Edward Cullen and his family also eschew the normal for different reasons.  They also are well-educated, insightful, compassionate and unconcerned with the mundane.
Edward and Bella’s romance is new for both of them.  As their love changes, so do they.  Edward has been 17 for a very long time and, in Bella, he finds something he can neither resist nor live without.
Bella is older than her 17 years in a different, but equally disparate way.  As with great romances, we are encapsulated in their private world and the suddenly immaterial milieu in which they orbit.
Bella’s world may have become Edward, but that world is increasingly exotic and deadly.
Edward is a vampire.

Not a pedestrian vampire, but a creature who is wholly deserving of her love.

Why are we not supposed to love these books?  Should we be embarrassed to remember that heady lasciviousness that young hormones usher in?  Who in their right mind wants to forget that feeling?  Edward is that feeling.

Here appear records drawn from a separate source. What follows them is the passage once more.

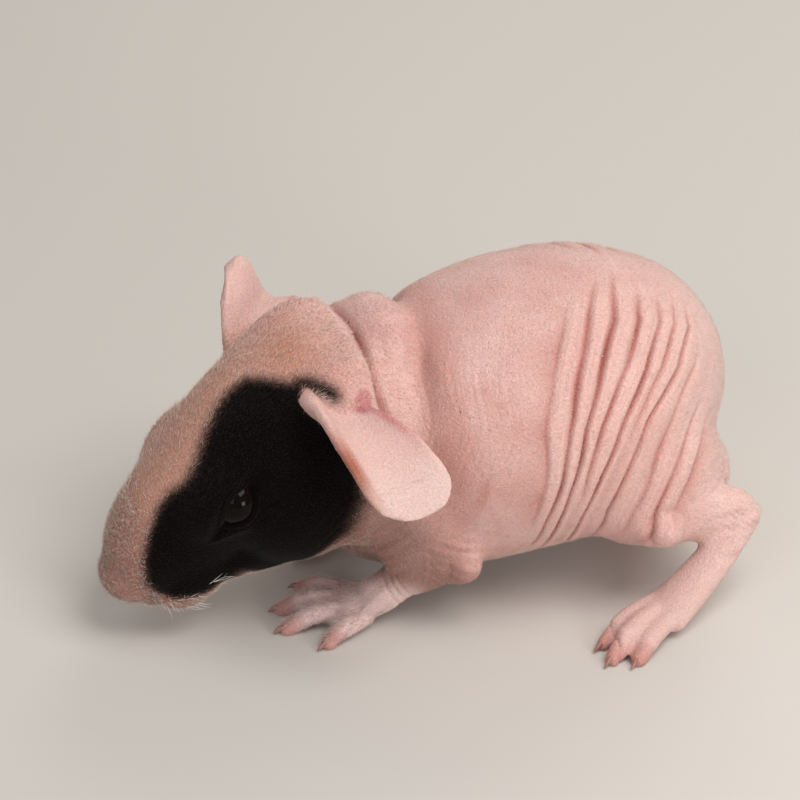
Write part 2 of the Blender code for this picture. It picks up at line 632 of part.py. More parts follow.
def ear_shell(spec, thick, rows=14, columns=10, grow=0.0):
    """The ear as a closed sheet, split into triangles alike on both faces."""
    middle = ear_grid(spec, rows, columns, grow)
    along = np.gradient(middle, axis=0)
    across = np.gradient(middle, axis=1)
    out = unit(np.cross(across, along))
    half = 0.5 * thick
    points = np.concatenate([(middle + out * half).reshape(-1, 3), (middle - out * half).reshape(-1, 3)])
    count = rows * columns
    faces = []
    for r in range(rows - 1):
        for c in range(columns - 1):
            a = r * columns + c
            b = a + 1
            d = a + columns
            e = d + 1
            faces += [(a, b, e), (a, e, d)]
            faces += [(count + a, count + e, count + b), (count + a, count + d, count + e)]
    rim = [c for c in range(columns)]
    rim += [r * columns + columns - 1 for r in range(1, rows)]
    rim += [(rows - 1) * columns + c for c in range(columns - 2, -1, -1)]
    rim += [r * columns for r in range(rows - 2, 0, -1)]
    for k in range(len(rim)):
        a = rim[k]
        b = rim[(k + 1) % len(rim)]
        faces += [(b, a, count + a), (b, count + a, count + b)]
    return points, faces


def outward(thing):
    """Turns every face of a closed mesh to point out."""
    work = bmesh.new()
    work.from_mesh(thing.data)
    bmesh.ops.recalc_face_normals(work, faces=work.faces)
    if work.calc_volume(signed=True) < 0:
        bmesh.ops.reverse_faces(work, faces=work.faces)
    work.to_mesh(thing.data)
    work.free()
    return thing


def keep_largest(thing):
    """Drops every loose scrap but the largest closed surface."""
    work = bmesh.new()
    work.from_mesh(thing.data)
    work.verts.ensure_lookup_table()
    seen = set()
    groups = []
    for seed in work.verts:
        if seed.index in seen:
            continue
        seen.add(seed.index)
        stack = [seed]
        group = []
        while stack:
            vert = stack.pop()
            group.append(vert)
            for edge in vert.link_edges:
                other = edge.other_vert(vert)
                if other.index not in seen:
                    seen.add(other.index)
                    stack.append(other)
        groups.append(group)
    groups.sort(key=len)
    scraps = [vert for group in groups[:-1] for vert in group]
    bmesh.ops.delete(work, geom=scraps, context="VERTS")
    work.to_mesh(thing.data)
    work.free()
    return thing


def region(name, planes, shift, mirror=False):
    """Convex block of space in front of all the planes, each moved in by the shift."""
    work = bmesh.new()
    bmesh.ops.create_cube(work, size=0.4)
    for point, direction in planes:
        point = np.array(point, float)
        direction = unit(direction)
        if mirror:
            point = point * (1.0, -1.0, 1.0)
            direction = direction * (1.0, -1.0, 1.0)
        place = (point + direction * shift) * MM
        geometry = work.verts[:] + work.edges[:] + work.faces[:]
        cut = bmesh.ops.bisect_plane(work, geom=geometry, dist=1e-7, plane_co=place,
                                     plane_no=direction, clear_inner=True)
        edges = [g for g in cut["geom_cut"] if isinstance(g, bmesh.types.BMEdge)]
        bmesh.ops.contextual_create(work, geom=edges)
    bmesh.ops.recalc_face_normals(work, faces=work.faces)
    mesh = bpy.data.meshes.new(name)
    work.to_mesh(mesh)
    work.free()
    block = bpy.data.objects.new(name, mesh)
    bpy.context.scene.collection.objects.link(block)
    return outward(block)


def cut_with(thing, tool, operation, bent=False):
    """Applies one Boolean and removes the tool; a bent tool may fold onto itself."""
    modifier = thing.modifiers.new("cut", "BOOLEAN")
    modifier.operation = operation
    modifier.solver = "EXACT"
    modifier.use_self = bent
    modifier.object = tool
    apply_modifiers(thing)
    bpy.data.objects.remove(tool, do_unlink=True)
    return thing


def thin_to(thing, triangles):
    """Fewer triangles, kept where the surface bends most."""
    thing.data.calc_loop_triangles()
    ratio = triangles / len(thing.data.loop_triangles)
    if ratio < 1.0:
        modifier = thing.modifiers.new("thin", "DECIMATE")
        modifier.ratio = ratio
        modifier.use_collapse_triangulate = True
        apply_modifiers(thing)
    return thing


def copy_of(thing, name):
    twin = bpy.data.objects.new(name, thing.data.copy())
    bpy.context.scene.collection.objects.link(twin)
    return twin


def part_of(skin, name, inside, outside, mirror=False):
    """One node: the skin inside one block of space and outside some others."""
    node = copy_of(skin, name)
    half = 0.5 * GAP
    cut_with(node, region("block", inside, half, mirror), "INTERSECT")
    for planes, flip in outside:
        cut_with(node, region("block", planes, -half, flip), "DIFFERENCE")
    return keep_largest(node)


FOREFOOT = (WRIST_CUT, PAW_INSIDE, PAW_TOP, PAW_FRONT)
FORELEG = (FORELEG_TOP, FORELEG_INSIDE, FORELEG_BACK, FORELEG_FRONT)
HINDFOOT = (ANKLE_CUT, FOOT_INSIDE)
HINDLEG = (HAUNCH_INSIDE, HAUNCH_TOP, HAUNCH_FRONT)


def backward(plane):
    return plane[0], tuple(-c for c in plane[1])


def rod(start, end, radii, sides):
    """Straight or tapering rod between two points, flat at both ends."""
    start = np.array(start, float)
    end = np.array(end, float)
    ahead = unit(end - start)
    side = unit(np.cross((0.0, 0.0, 1.0), ahead))
    up = np.cross(ahead, side)
    angle = np.arange(sides)[:, None] * 2 * math.pi / sides
    ring = np.cos(angle) * side + np.sin(angle) * up
    return np.vstack([start + radii[0] * ring, end + radii[1] * ring]), shell_faces(2, sides)


def claw_root(knuckle, tip, radius):
    """Where a toe ends and its claw starts, and the level direction of both."""
    ahead = unit((np.array(tip) - np.array(knuckle)) * np.array([1.0, 1.0, 0.0]))
    return np.array(tip) + ahead * (radius * 0.8 - CLAW_ROOT), ahead


def claw_shell(knuckle, tip, radius):
    """A short claw that leaves the flat end of the toe and bends to the ground."""
    root, ahead = claw_root(knuckle, tip, radius)
    root = root + ahead * GAP
    sides = 7
    angle = np.arange(sides)[:, None] * 2 * math.pi / sides
    side = np.cross((0.0, 0.0, 1.0), ahead)
    up = np.array([0.0, 0.0, 1.0])
    points = []
    for along, drop, size in ((0.0, 0.0, 1.0), (0.35, -0.02, 0.96), (0.7, 0.12, 0.66), (1.0, 0.42, 0.34)):
        centre = root + ahead * along * CLAW_LENGTH - up * drop
        points.append(centre + CLAW_RADIUS * size * (np.cos(angle) * side * 0.85 + np.sin(angle) * up))
    return np.vstack(points), shell_faces(len(points), sides)


def finish(node, name, slot, roughness):
    """Names a node, moves it to the model's origin and gives it its own material."""
    node.name = name
    node.data.name = name
    write_points(node, read_points(node) + ORIGIN_SHIFT)
    paint = bpy.data.materials.new(name)
    paint.use_nodes = True
    shader = paint.node_tree.nodes["Principled BSDF"]
    shader.inputs["Base Color"].default_value = (*COLOURS[slot], 1.0)
    shader.inputs["Roughness"].default_value = roughness
    shader.inputs["Metallic"].default_value = 0.0
    node.data.materials.clear()
    node.data.materials.append(paint)
    return node


def eye_centre(sign):
    return head_to_body(np.array([[0.0, sign * EYE_DEPTH_Y, -EYE_LOW]]))[0]


def add_shell(name, shell):
    return outward(new_mesh_object(name, *shell))


def make_head(skin):
    node = part_of(skin, "head", (HEAD_CUT, ABOVE_FEET), [])
    thin_to(node, TRIANGLES["head"])
    for sign in (1.0, -1.0):
        hole = add_shell("socket", ball(eye_centre(sign), (EYE_RADIUS + GAP,) * 3, rings=11, sides=16))
        cut_with(node, hole, "DIFFERENCE")
    for spec in EARS.values():
        slot = add_shell("slot", ear_shell(spec, EAR_THICK + 2 * GAP, grow=GAP))
        cut_with(node, slot, "DIFFERENCE", bent=True)
    return finish(keep_largest(node), "head", "skin", 0.6)


def make_eye(side, sign):
    node = add_shell("eye", ball(eye_centre(sign), (EYE_RADIUS,) * 3, rings=11, sides=16))
    return finish(node, side + "_eye", "eye", 0.05)


def make_ear(side):
    node = add_shell("ear", ear_shell(EARS[side], EAR_THICK))
    return finish(node, side + "_ear", "ear", 0.55)


def make_neck(skin):
    feet = [(FORELEG, False), (FORELEG, True), (FOREFOOT, False), (FOREFOOT, True)]
    node = part_of(skin, "neck", (NECK_CUT, backward(HEAD_CUT)), feet)
    thin_to(node, TRIANGLES["neck"])
    for spec in EARS.values():
        slot = add_shell("slot", ear_shell(spec, EAR_THICK + 2 * GAP, grow=GAP))
        cut_with(node, slot, "DIFFERENCE", bent=True)
    return finish(keep_largest(node), "neck", "skin", 0.6)


def make_torso(skin):
    limbs = [(planes, flip) for planes in (FORELEG, FOREFOOT, HINDLEG, HINDFOOT) for flip in (False, True)]
    node = part_of(skin, "torso", (backward(NECK_CUT),), limbs)
    thin_to(node, TRIANGLES["torso"])
    return finish(node, "torso", "skin", 0.6)


def make_foot(skin, name, planes, toes, shift, mirror, triangles):
    """A foot with flat soles, its claws let into the tips of its toes."""
    node = part_of(skin, name, planes, [], mirror)
    thin_to(node, triangles)
    for number, row in enumerate(toes, start=1):
        root, ahead = claw_root(*row[1:])
        end_cut = rod(root, root + 4.0 * ahead, (TIP_CUT_RADIUS, TIP_CUT_RADIUS), 16)
        claw = claw_shell(*row[1:])
        if mirror:
            end_cut = moved(mirrored(end_cut), shift)
            claw = moved(mirrored(claw), shift)
        cut_with(node, add_shell("end_cut", end_cut), "DIFFERENCE")
        finish(add_shell("claw", claw), name + "_claw_" + str(number), "claw", 0.35)
    cut_with(node, region("floor", (GROUND,), 0.0), "INTERSECT")
    return finish(keep_largest(node), name, "foot", 0.55)


def make_leg(skin, name, planes, outside, mirror, triangles):
    node = part_of(skin, name, planes, [(outside, mirror)], mirror)
    thin_to(node, triangles)
    return finish(node, name, "skin", 0.6)


def make_limbs(skin):
    for side, mirror in (("left", False), ("right", True)):
        make_leg(skin, side + "_foreleg", FORELEG, FOREFOOT, mirror, TRIANGLES["foreleg"])
        make_leg(skin, side + "_hindleg", HINDLEG, HINDFOOT, mirror, TRIANGLES["hindleg"])
        make_foot(skin, side + "_forefoot", FOREFOOT, FORE_TOES, RIGHT_FORE_SHIFT, mirror,
                  TRIANGLES["forefoot"])
        make_foot(skin, side + "_hindfoot", HINDFOOT, HIND_TOES, RIGHT_HIND_SHIFT, mirror,
                  TRIANGLES["hindfoot"])


skin = build_skin()
thin_to(skin, WORK_TRIANGLES)
make_head(skin)
make_neck(skin)
make_torso(skin)
make_limbs(skin)
for side, sign in (("left", 1.0), ("right", -1.0)):
    make_eye(side, sign)
    make_ear(side)
bpy.data.objects.remove(skin, do_unlink=True)
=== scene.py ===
# %% [markdown]
# # A skinny pig pup, life size
#
# A skinny pig is a guinea pig with almost no coat. What catches the eye is its skin: warm
# pink, loose enough to fold over the flank, and dusted with a short pale fuzz. The face
# wears a soft dark mask, the ears are thin petals, the eyes are wet black beads.
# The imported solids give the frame. One skin is grown over them here, then coloured,
# creased and given its fuzz.

import math

import bpy
import numpy as np
from mathutils import Euler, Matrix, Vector, kdtree


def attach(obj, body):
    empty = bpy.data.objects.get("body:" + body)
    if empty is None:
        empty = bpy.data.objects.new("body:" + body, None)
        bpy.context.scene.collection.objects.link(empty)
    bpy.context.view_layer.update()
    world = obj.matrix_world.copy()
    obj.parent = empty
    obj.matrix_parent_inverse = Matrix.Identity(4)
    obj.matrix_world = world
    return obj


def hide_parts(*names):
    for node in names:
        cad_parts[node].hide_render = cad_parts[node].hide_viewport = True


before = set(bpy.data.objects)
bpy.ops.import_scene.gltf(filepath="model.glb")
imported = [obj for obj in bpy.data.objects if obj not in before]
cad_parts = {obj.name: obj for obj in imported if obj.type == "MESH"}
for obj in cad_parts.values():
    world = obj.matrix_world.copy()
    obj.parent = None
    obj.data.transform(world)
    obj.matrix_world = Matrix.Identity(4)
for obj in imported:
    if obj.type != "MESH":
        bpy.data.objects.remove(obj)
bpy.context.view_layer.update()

# %% [markdown]
# ## Units and colours
#
# Shapes are worked out in millimetres, as a modeller would measure the animal, and turned
# to metres when a mesh is made. The solids stand with their box centred over the origin,
# so one shift takes the drawing's millimetres there. Colours are written the way a paint
# chart gives them and turned linear by one function.

# %% Units and colours
MM = 0.001
SOLE_Z = 0.75
ORIGIN_SHIFT = np.array([-12.4, -0.3, -SOLE_Z])


def linear(code):
    """Linear colour with alpha from an sRGB hex code."""
    parts = [int(code[i:i + 2], 16) / 255.0 for i in (1, 3, 5)]
    return (*[p / 12.92 if p <= 0.04045 else ((p + 0.055) / 1.055) ** 2.4 for p in parts], 1.0)


def place(point):
    """Drawing millimetres to scene metres."""
    return (np.asarray(point, float) + ORIGIN_SHIFT) * MM


print("mid grey is", round(linear("#808080")[0], 3), "in linear light")

# %% [markdown]
# ## Camera
#
# The photograph looks down on the left side from a little behind the shoulder line,
# with a long lens. A long lens flattens the head against the body, so the camera stands
# 56 cm off with a narrow view.

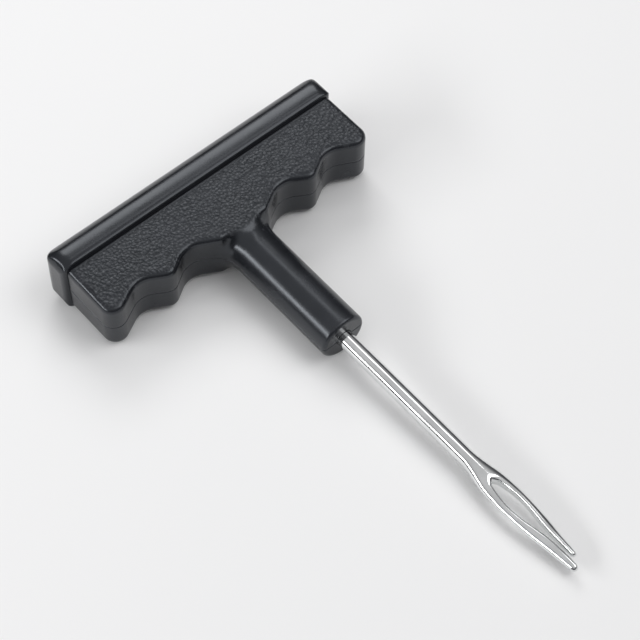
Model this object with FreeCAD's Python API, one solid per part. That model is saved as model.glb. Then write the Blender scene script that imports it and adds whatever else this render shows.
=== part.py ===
import FreeCAD, Part
import math
import os

# Tyre plug insertion tool: a T-shaped plastic handle and a steel needle with a split eye.
# Frame: +X runs along the needle towards its tip, Y runs along the crossbar, and Z goes
# through the thickness. The origin is on the needle's axis at the foot of the straight
# neck, which is where a rack hole or a clip comes to rest. All sizes are in millimetres.

Vector = FreeCAD.Vector
X_AXIS = Vector(1, 0, 0)
Y_AXIS = Vector(0, 1, 0)
Z_AXIS = Vector(0, 0, 1)

# Handle, outside
crossbar_length = 75.4        # over the rounded ends of the palm bar
handle_depth = 55.6           # from the palm side to the end of the neck
palm_depth = 8.4              # the smooth palm bar, from its back to the crease
palm_thickness = 16.0
palm_back_radius = 6.6        # rounding of the bar that the palm pushes on
palm_front_radius = 1.7       # rounding beside the crease
palm_corner_radius = 3.6      # the bar's back corners in plan
palm_end_radius = 3.0         # the bar's ends, above and below
palm_end_inset = 1.0          # the grained web stops this far short of the palm bar
web_thickness = 13.4          # the grained web between the crease and the fingers
web_edge_radius = 1.5
neck_length = 28.0            # the straight part only
neck_radius = 5.6
neck_end_radius = 0.8
flare_length = 9.0            # the neck swells into the web over this length

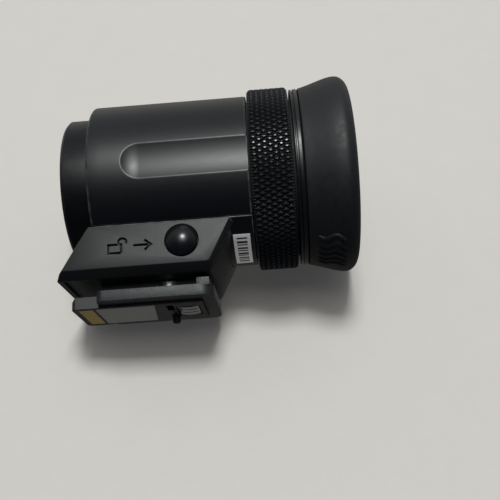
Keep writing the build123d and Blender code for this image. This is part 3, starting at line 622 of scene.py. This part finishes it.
def knurl():
    """Truncated diamond points between crossing grooves, cut off at the ring's chamfers."""
    bm = bmesh.new()
    middle = RING_LENGTH / 2
    half = (KNURL_COLUMNS + 1) // 2
    pitch = 2 * math.pi / KNURL_AROUND
    valleys = {}

    def point(x, angle, radius):
        return bm.verts.new((x, radius * math.cos(angle), radius * math.sin(angle)))

    def valley(column, step):
        key = (column, step % (2 * KNURL_AROUND))
        if key not in valleys:
            x = middle + column * KNURL_STEP_X
            valleys[key] = point(x, step * pitch / 2, RING_R - KNURL_DEPTH)
        return valleys[key]

    for column in range(-half, half + 1):
        for i in range(KNURL_AROUND):
            step = 2 * i + (column % 2)
            feet = [
                valley(column - 1, step),
                valley(column, step - 1),
                valley(column + 1, step),
                valley(column, step + 1),
            ]
            x = middle + column * KNURL_STEP_X
            angle = step * pitch / 2
            low, high = [], []
            for dx, da in ((-KNURL_STEP_X, 0), (0, -pitch / 2), (KNURL_STEP_X, 0), (0, pitch / 2)):
                out, radius = KNURL_SHOULDER, RING_R - KNURL_SHOULDER_DEPTH
                low.append(point(x + dx * out, angle + da * out, radius))
                out = KNURL_TOP
                high.append(point(x + dx * out, angle + da * out, RING_R))
            bm.faces.new(high)
            for k in range(4):
                j = (k + 1) % 4
                bm.faces.new((feet[k], feet[j], low[j], low[k]))
                bm.faces.new((low[k], low[j], high[j], high[k]))
    for x, side in ((KNURL_END, -1), (RING_LENGTH - KNURL_END, 1)):
        everything = bm.verts[:] + bm.edges[:] + bm.faces[:]
        bmesh.ops.bisect_plane(
            bm,
            geom=everything,
            dist=1e-6,
            plane_co=(x, 0, 0),
            plane_no=(side, 0, 0),
            clear_outer=True,
        )
    return bm


def close_knurl(bm):
    """Chamfered ends and a bore for the open knurled skin."""
    for x, side in ((KNURL_END, -1), (RING_LENGTH - KNURL_END, 1)):
        rim = [e for e in bm.edges if e.is_boundary and abs(e.verts[0].co.x - x) < 1e-4]
        rim = [e for e in rim if abs(e.verts[1].co.x - x) < 1e-4]
        steps = [(move, RING_R - drop) for move, drop in RING_CHAMFER] + [(0.0, TUBE_R + RING_BORE_GAP)]
        for move, radius in steps:
            made = bmesh.ops.extrude_edge_only(bm, edges=rim)["geom"]
            for v in [g for g in made if isinstance(g, bmesh.types.BMVert)]:
                here = math.hypot(v.co.y, v.co.z)
                v.co = (v.co.x + side * move, v.co.y * radius / here, v.co.z * radius / here)
            rim = [g for g in made if isinstance(g, bmesh.types.BMEdge)]
    return bm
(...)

Edward is mesmerizing and both Bella and the reader fall prey.  “Twilight” is a juggernaut of activity and visceral emotion.  It was with great disappointment that I left the Lyme Library yesterday upon finding its sequel “New Moon” already checked out.  After that, I will snatch up “Eclipse”, “Breaking Dawn” and “Midnight Sun.”  Each thankfully large and chock-full of promise.
Twaddle or Solzhenitsyn – I do not give a hoot.  I love them and am counting the days until I can reenter the world that Stephenie Meyer has created … and I don’t care who knows it.
* Who is to say which is which anyhow?  Reading Shakespeare makes people say, “Oooo”, but it is just older popular material.